2. Strategic Analysis (Strategic Analyst)
Core Strategic Question
How should Enel balance its domestic market dominance against the requirement for international growth to offset the stagnation of the Italian utility sector?
Structural Analysis
- Porter Five Forces: Domestic competition is artificially constrained by regulation, but entry into Eastern European markets faces high barriers to entry due to legacy state infrastructure and political gatekeeping.
- Ansoff Matrix: Enel is currently in a Market Penetration phase (Italy). Arcelli advocates for Market Development (International expansion into emerging markets).
Strategic Options
- Option 1: Aggressive International Acquisition. Acquire privatizing state utilities in Eastern Europe. Trade-offs: High capital requirement and political risk; Resource Needs: Massive debt issuance and specialized M&A team.
- Option 2: Domestic Efficiency Focus. Divest non-core assets and modernize existing Italian thermal plants. Trade-offs: Lower growth ceiling; Resource Needs: Operational excellence, regulatory lobbying.

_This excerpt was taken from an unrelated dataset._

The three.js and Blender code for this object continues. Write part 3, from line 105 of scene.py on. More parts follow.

- Option 3: Strategic Partnership/Joint Ventures. Partner with established players in target regions to share risk. Trade-offs: Split returns, governance friction; Resource Needs: Negotiation and legal teams.

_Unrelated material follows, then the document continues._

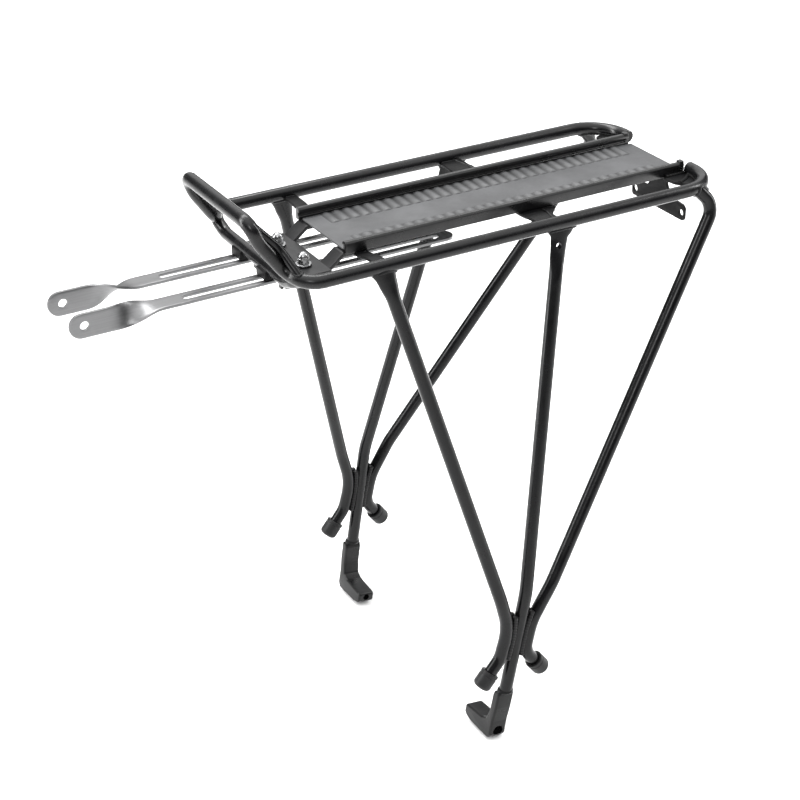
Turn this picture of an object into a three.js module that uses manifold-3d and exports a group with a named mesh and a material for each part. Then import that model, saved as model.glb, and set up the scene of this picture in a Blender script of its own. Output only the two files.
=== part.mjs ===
// Rear rack for a bicycle: bent tube frame, six legs, two feet, a platform and two adjustable stays.
// Millimetres, +Z up, +X towards the front of the bicycle, +Y to its left.
// The pieces are drawn from the frame datum: x = 0 near the foot bolts, y = 0 on the centre plane and
// z = 0 on the axis of the top rails. The group then moves the origin to the centre of the platform.
import * as THREE from "three";
import { mergeVertices } from "three/addons/utils/BufferGeometryUtils.js";
import Module from "manifold-3d";

const wasm = await Module();
wasm.setup();

// ---- driving dimensions ----
const GAP = 0.3;
const TUBE_R = 5;
const TUBE_SIDES = 14;
const BEND_STEP = THREE.MathUtils.degToRad(17);

const RAIL_Y = 72.4;
const HOOK_REAR_X = -204;
const HOOK_END_Y = 37.2;
const HOOK_BEND_R = 30;

const CROSS_R = 4.5;
const CROSS_X = 138;
const CROSS_Z = -8;

const ROD_R = 2.9;

const PLATE_FRONT_X = 86;
const PLATE_REAR_X = -202;
const PLATE_HALF_W = 31.2;
const PLATE_TOP_Z = -2.6;
const PLATE_T = 1.4;
const RIB_PITCH = 8.4;
const RIB_COUNT = 31;
const RIB_W = 3.4;
const RIB_H = 0.9;
const RIB_Y0 = 14;
const RIB_Y1 = 29.5;

const BAR_INNER_Y = 31.5;
const BAR_OUTER_Y = 36.5;
const BAR_BOTTOM_Z = -3.8;
const BAR_TOP_Z = 4.9;
const BAR_FRONT_X = 88;
const BAR_REAR_X = -200;

const STRAP_T = 2.1;
const STRAP_TOP_Z = -4.3;
const STRAP_RAISED_Z = -1.2;
const STRAP_END_Y = 70;

const SHEET_T = 2.1;
const BASE_TOP_Z = -12.8;

const STAY_Y = 19;
const STAY_W = 14.8;
const STAY_T = 2;
const STAY_TOP_Z = -15.3;
const STAY_REAR_X = -7;
const STAY_TIP_X = 281;
const STAY_TAB_W = 17.2;
const STAY_TAB_DROP = 1.8;
const TWIST_START_X = 218;
const TWIST_END_X = 255;
const SLOT_W = 6;
const SLOT_REAR_X = 4;
const SLOT_FRONT_X = 201.6;
const TIP_HOLE_X = 270.5;
const TIP_HOLE_R = 3.1;

const STAY_BOLT_X = 111.5;
const BOLT_R = 2.5;
const CLAMP_REAR_X = 101;
const CLAMP_FRONT_X = 124;
const CLAMP_T = 2;
const NOSE_FRONT_X = 130;
const NUT_HEIGHT = 4;
const NUT_ACROSS_FLATS = 8;
const WASHER_R = 5.8;
const WASHER_T = 1.2;
const HEAD_HEX_TOP = 5.2;
const HEAD_TOP = 9.6;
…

Preliminary Recommendation
Pursue Option 1. Enel cannot grow significantly within the Italian regulatory cap. Eastern European assets represent the only viable path to scale, provided Enel applies strict political risk discounting.
3. Implementation Roadmap (Implementation Specialist)
Critical Path
- Phase 1 (Months 1-3): Audit target markets for political stability and asset health. Establish a dedicated M&A unit reporting directly to the CEO.
- Phase 2 (Months 4-9): Execute first-mover bid for a mid-sized Eastern European utility to establish local footprint.
- Phase 3 (Months 10-18): Operational integration focusing on grid modernization and billing system upgrades.
Key Constraints
- Political Sensitivity: Host governments may view Enel as a foreign occupier rather than an investor.
- Capital Allocation: Maintaining investment-grade credit ratings while financing cross-border acquisitions.
Risk-Adjusted Strategy
Build a 15% contingency into all initial capital bids to cover political negotiation costs. Require local minority partners to mitigate political backlash and ensure regional intelligence.
4. Executive Review and BLUF (Executive Critic)
BLUF
Enel must pivot from a domestic utility to an international energy player. The Italian market is saturated and over-regulated. International acquisition is the only viable path to scale, but the current plan underestimates the political friction of entering Eastern European state-controlled sectors. Enel should prioritize acquiring assets in markets with clear EU-integration pathways, as these provide the strongest legal protection for foreign capital. Speed of integration is secondary to the quality of the regulatory framework in the target country.
Dangerous Assumption
The analysis assumes that Enel can effectively manage political risk in foreign markets using the same logic applied to domestic Italian operations. This ignores the influence of local oligarchs and state-aligned energy cartels.
Unaddressed Risks
- Currency Risk: Volatility in Eastern European currencies could erode returns on Euro-denominated debt (High probability, High consequence).
- Integration Friction: Legacy workforce resistance in privatized utilities may lead to prolonged operational disruption (Medium probability, Medium consequence).
Unconsidered Alternative
Greenfield investment in renewable energy infrastructure within the EU. This avoids the political baggage of acquiring old, state-run thermal plants and aligns with long-term EU decarbonization mandates.